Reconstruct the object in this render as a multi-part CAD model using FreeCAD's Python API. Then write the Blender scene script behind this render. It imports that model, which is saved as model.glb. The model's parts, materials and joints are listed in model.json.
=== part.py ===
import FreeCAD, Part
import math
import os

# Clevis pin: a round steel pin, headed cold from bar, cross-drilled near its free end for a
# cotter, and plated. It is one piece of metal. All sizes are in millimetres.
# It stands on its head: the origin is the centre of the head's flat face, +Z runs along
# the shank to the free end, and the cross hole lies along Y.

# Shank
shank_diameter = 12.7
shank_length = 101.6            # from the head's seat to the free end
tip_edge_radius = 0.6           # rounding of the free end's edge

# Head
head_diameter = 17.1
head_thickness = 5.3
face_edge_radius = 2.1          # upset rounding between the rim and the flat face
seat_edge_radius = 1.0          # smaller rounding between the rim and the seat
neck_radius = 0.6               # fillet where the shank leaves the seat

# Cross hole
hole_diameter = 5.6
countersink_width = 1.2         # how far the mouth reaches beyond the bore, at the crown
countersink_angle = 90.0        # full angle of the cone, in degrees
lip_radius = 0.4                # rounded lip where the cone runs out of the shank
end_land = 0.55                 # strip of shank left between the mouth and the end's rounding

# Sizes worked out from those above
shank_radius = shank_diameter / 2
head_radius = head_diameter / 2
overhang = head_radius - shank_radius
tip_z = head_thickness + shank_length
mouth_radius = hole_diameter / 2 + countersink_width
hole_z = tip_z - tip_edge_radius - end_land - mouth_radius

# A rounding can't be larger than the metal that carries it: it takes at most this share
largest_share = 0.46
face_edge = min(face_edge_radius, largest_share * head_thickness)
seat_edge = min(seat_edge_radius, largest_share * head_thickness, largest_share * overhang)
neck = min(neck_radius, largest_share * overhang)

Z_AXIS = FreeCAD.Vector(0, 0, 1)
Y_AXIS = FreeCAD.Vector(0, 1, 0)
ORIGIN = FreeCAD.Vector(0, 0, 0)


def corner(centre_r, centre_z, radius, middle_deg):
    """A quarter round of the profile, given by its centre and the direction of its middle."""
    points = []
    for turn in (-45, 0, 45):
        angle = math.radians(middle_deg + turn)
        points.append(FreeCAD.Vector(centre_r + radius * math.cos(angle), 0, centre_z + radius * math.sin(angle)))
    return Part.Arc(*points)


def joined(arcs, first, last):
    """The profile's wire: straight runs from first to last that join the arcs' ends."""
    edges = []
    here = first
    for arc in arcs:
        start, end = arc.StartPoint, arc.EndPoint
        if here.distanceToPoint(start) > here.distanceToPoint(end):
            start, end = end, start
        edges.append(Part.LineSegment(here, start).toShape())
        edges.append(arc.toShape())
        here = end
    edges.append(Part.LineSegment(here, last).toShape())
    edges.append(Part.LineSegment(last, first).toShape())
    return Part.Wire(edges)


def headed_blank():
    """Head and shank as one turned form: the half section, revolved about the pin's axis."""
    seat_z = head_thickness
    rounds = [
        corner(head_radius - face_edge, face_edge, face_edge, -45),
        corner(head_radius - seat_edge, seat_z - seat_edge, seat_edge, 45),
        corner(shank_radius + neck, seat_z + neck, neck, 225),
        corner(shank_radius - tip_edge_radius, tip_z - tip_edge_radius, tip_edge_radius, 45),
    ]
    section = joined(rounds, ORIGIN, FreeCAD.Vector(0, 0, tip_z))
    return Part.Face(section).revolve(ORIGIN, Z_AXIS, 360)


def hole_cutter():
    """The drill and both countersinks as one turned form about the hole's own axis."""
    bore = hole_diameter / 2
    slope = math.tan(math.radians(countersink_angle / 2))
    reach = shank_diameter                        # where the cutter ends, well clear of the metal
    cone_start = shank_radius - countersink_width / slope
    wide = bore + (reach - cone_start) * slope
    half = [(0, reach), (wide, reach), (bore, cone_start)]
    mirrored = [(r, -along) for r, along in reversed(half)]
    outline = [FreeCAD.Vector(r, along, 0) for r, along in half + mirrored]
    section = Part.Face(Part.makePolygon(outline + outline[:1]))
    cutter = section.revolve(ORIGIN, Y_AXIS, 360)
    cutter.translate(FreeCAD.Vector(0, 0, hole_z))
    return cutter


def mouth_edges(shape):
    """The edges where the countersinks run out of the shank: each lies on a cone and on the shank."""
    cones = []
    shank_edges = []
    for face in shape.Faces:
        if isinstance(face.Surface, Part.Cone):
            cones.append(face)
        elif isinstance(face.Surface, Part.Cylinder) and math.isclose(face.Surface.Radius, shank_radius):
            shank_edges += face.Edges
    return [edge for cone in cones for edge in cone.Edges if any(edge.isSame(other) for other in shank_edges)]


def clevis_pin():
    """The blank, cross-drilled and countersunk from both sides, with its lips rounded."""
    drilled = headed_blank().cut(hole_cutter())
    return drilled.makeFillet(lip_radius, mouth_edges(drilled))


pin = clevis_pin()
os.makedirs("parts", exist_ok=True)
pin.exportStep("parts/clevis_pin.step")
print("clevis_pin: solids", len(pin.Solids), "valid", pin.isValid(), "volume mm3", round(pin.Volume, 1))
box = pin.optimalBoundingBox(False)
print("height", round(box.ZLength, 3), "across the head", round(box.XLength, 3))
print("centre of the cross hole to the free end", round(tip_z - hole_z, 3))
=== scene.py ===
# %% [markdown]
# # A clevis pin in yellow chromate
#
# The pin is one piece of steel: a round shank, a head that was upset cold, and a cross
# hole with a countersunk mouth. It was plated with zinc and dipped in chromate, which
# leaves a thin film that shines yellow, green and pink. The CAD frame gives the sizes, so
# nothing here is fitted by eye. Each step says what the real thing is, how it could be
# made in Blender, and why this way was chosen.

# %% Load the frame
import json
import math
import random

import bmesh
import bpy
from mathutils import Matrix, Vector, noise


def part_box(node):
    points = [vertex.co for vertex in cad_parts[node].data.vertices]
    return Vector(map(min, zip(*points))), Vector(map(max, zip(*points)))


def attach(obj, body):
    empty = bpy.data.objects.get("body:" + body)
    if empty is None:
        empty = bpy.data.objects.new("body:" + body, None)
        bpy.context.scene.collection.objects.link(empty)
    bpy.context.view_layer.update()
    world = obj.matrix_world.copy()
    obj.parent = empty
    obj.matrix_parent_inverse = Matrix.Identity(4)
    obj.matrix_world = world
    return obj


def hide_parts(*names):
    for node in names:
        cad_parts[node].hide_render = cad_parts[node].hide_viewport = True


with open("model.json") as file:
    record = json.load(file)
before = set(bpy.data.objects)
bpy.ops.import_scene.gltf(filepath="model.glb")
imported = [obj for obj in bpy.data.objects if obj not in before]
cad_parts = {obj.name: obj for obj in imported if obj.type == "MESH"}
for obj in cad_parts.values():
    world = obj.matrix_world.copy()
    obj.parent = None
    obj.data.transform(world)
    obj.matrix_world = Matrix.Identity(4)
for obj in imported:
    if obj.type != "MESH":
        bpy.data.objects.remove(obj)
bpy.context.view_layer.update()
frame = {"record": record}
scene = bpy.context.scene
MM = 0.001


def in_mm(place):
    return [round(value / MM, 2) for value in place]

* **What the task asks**
Each line of the material above must be retyped precisely.

* **Answer to this exercise**
Reconstruct the object in this render as a multi-part CAD model using FreeCAD's Python API. Then write the Blender scene script behind this render. It imports that model, which is saved as model.glb. The model's parts, materials and joints are listed in model.json.
=== part.py ===
import FreeCAD, Part
import math
import os

# Clevis pin: a round steel pin, headed cold from bar, cross-drilled near its free end for a
# cotter, and plated. It is one piece of metal. All sizes are in millimetres.
# It stands on its head: the origin is the centre of the head's flat face, +Z runs along
# the shank to the free end, and the cross hole lies along Y.

# Shank
shank_diameter = 12.7
shank_length = 101.6            # from the head's seat to the free end
tip_edge_radius = 0.6           # rounding of the free end's edge

# Head
head_diameter = 17.1
head_thickness = 5.3
face_edge_radius = 2.1          # upset rounding between the rim and the flat face
seat_edge_radius = 1.0          # smaller rounding between the rim and the seat
neck_radius = 0.6               # fillet where the shank leaves the seat

# Cross hole
hole_diameter = 5.6
countersink_width = 1.2         # how far the mouth reaches beyond the bore, at the crown
countersink_angle = 90.0        # full angle of the cone, in degrees
lip_radius = 0.4                # rounded lip where the cone runs out of the shank
end_land = 0.55                 # strip of shank left between the mouth and the end's rounding

# Sizes worked out from those above
shank_radius = shank_diameter / 2
head_radius = head_diameter / 2
overhang = head_radius - shank_radius
tip_z = head_thickness + shank_length
mouth_radius = hole_diameter / 2 + countersink_width
hole_z = tip_z - tip_edge_radius - end_land - mouth_radius

# A rounding can't be larger than the metal that carries it: it takes at most this share
largest_share = 0.46
face_edge = min(face_edge_radius, largest_share * head_thickness)
seat_edge = min(seat_edge_radius, largest_share * head_thickness, largest_share * overhang)
neck = min(neck_radius, largest_share * overhang)

Z_AXIS = FreeCAD.Vector(0, 0, 1)
Y_AXIS = FreeCAD.Vector(0, 1, 0)
ORIGIN = FreeCAD.Vector(0, 0, 0)


def corner(centre_r, centre_z, radius, middle_deg):
    """A quarter round of the profile, given by its centre and the direction of its middle."""
    points = []
    for turn in (-45, 0, 45):
        angle = math.radians(middle_deg + turn)
        points.append(FreeCAD.Vector(centre_r + radius * math.cos(angle), 0, centre_z + radius * math.sin(angle)))
    return Part.Arc(*points)


def joined(arcs, first, last):
    """The profile's wire: straight runs from first to last that join the arcs' ends."""
    edges = []
    here = first
    for arc in arcs:
        start, end = arc.StartPoint, arc.EndPoint
        if here.distanceToPoint(start) > here.distanceToPoint(end):
            start, end = end, start
        edges.append(Part.LineSegment(here, start).toShape())
        edges.append(arc.toShape())
        here = end
    edges.append(Part.LineSegment(here, last).toShape())
    edges.append(Part.LineSegment(last, first).toShape())
    return Part.Wire(edges)


def headed_blank():
    """Head and shank as one turned form: the half section, revolved about the pin's axis."""
    seat_z = head_thickness
    rounds = [
        corner(head_radius - face_edge, face_edge, face_edge, -45),
        corner(head_radius - seat_edge, seat_z - seat_edge, seat_edge, 45),
        corner(shank_radius + neck, seat_z + neck, neck, 225),
        corner(shank_radius - tip_edge_radius, tip_z - tip_edge_radius, tip_edge_radius, 45),
    ]
    section = joined(rounds, ORIGIN, FreeCAD.Vector(0, 0, tip_z))
    return Part.Face(section).revolve(ORIGIN, Z_AXIS, 360)


def hole_cutter():
    """The drill and both countersinks as one turned form about the hole's own axis."""
    bore = hole_diameter / 2
    slope = math.tan(math.radians(countersink_angle / 2))
    reach = shank_diameter                        # where the cutter ends, well clear of the metal
    cone_start = shank_radius - countersink_width / slope
    wide = bore + (reach - cone_start) * slope
    half = [(0, reach), (wide, reach), (bore, cone_start)]
    mirrored = [(r, -along) for r, along in reversed(half)]
    outline = [FreeCAD.Vector(r, along, 0) for r, along in half + mirrored]
    section = Part.Face(Part.makePolygon(outline + outline[:1]))
    cutter = section.revolve(ORIGIN, Y_AXIS, 360)
    cutter.translate(FreeCAD.Vector(0, 0, hole_z))
    return cutter


def mouth_edges(shape):
    """The edges where the countersinks run out of the shank: each lies on a cone and on the shank."""
    cones = []
    shank_edges = []
    for face in shape.Faces:
        if isinstance(face.Surface, Part.Cone):
            cones.append(face)
        elif isinstance(face.Surface, Part.Cylinder) and math.isclose(face.Surface.Radius, shank_radius):
            shank_edges += face.Edges
    return [edge for cone in cones for edge in cone.Edges if any(edge.isSame(other) for other in shank_edges)]


def clevis_pin():
    """The blank, cross-drilled and countersunk from both sides, with its lips rounded."""
    drilled = headed_blank().cut(hole_cutter())
    return drilled.makeFillet(lip_radius, mouth_edges(drilled))


pin = clevis_pin()
os.makedirs("parts", exist_ok=True)
pin.exportStep("parts/clevis_pin.step")
print("clevis_pin: solids", len(pin.Solids), "valid", pin.isValid(), "volume mm3", round(pin.Volume, 1))
box = pin.optimalBoundingBox(False)
print("height", round(box.ZLength, 3), "across the head", round(box.XLength, 3))
print("centre of the cross hole to the free end", round(tip_z - hole_z, 3))
=== scene.py ===
# %% [markdown]
# # A clevis pin in yellow chromate
#
# The pin is one piece of steel: a round shank, a head that was upset cold, and a cross
# hole with a countersunk mouth. It was plated with zinc and dipped in chromate, which
# leaves a thin film that shines yellow, green and pink. The CAD frame gives the sizes, so
# nothing here is fitted by eye. Each step says what the real thing is, how it could be
# made in Blender, and why this way was chosen.

# %% Load the frame
import json
import math
import random

import bmesh
import bpy
from mathutils import Matrix, Vector, noise


def part_box(node):
    points = [vertex.co for vertex in cad_parts[node].data.vertices]
    return Vector(map(min, zip(*points))), Vector(map(max, zip(*points)))


def attach(obj, body):
    empty = bpy.data.objects.get("body:" + body)
    if empty is None:
        empty = bpy.data.objects.new("body:" + body, None)
        bpy.context.scene.collection.objects.link(empty)
    bpy.context.view_layer.update()
    world = obj.matrix_world.copy()
    obj.parent = empty
    obj.matrix_parent_inverse = Matrix.Identity(4)
    obj.matrix_world = world
    return obj


def hide_parts(*names):
    for node in names:
        cad_parts[node].hide_render = cad_parts[node].hide_viewport = True


with open("model.json") as file:
    record = json.load(file)
before = set(bpy.data.objects)
bpy.ops.import_scene.gltf(filepath="model.glb")
imported = [obj for obj in bpy.data.objects if obj not in before]
cad_parts = {obj.name: obj for obj in imported if obj.type == "MESH"}
for obj in cad_parts.values():
    world = obj.matrix_world.copy()
    obj.parent = None
    obj.data.transform(world)
    obj.matrix_world = Matrix.Identity(4)
for obj in imported:
    if obj.type != "MESH":
        bpy.data.objects.remove(obj)
bpy.context.view_layer.update()
frame = {"record": record}
scene = bpy.context.scene
MM = 0.001


def in_mm(place):
    return [round(value / MM, 2) for value in place]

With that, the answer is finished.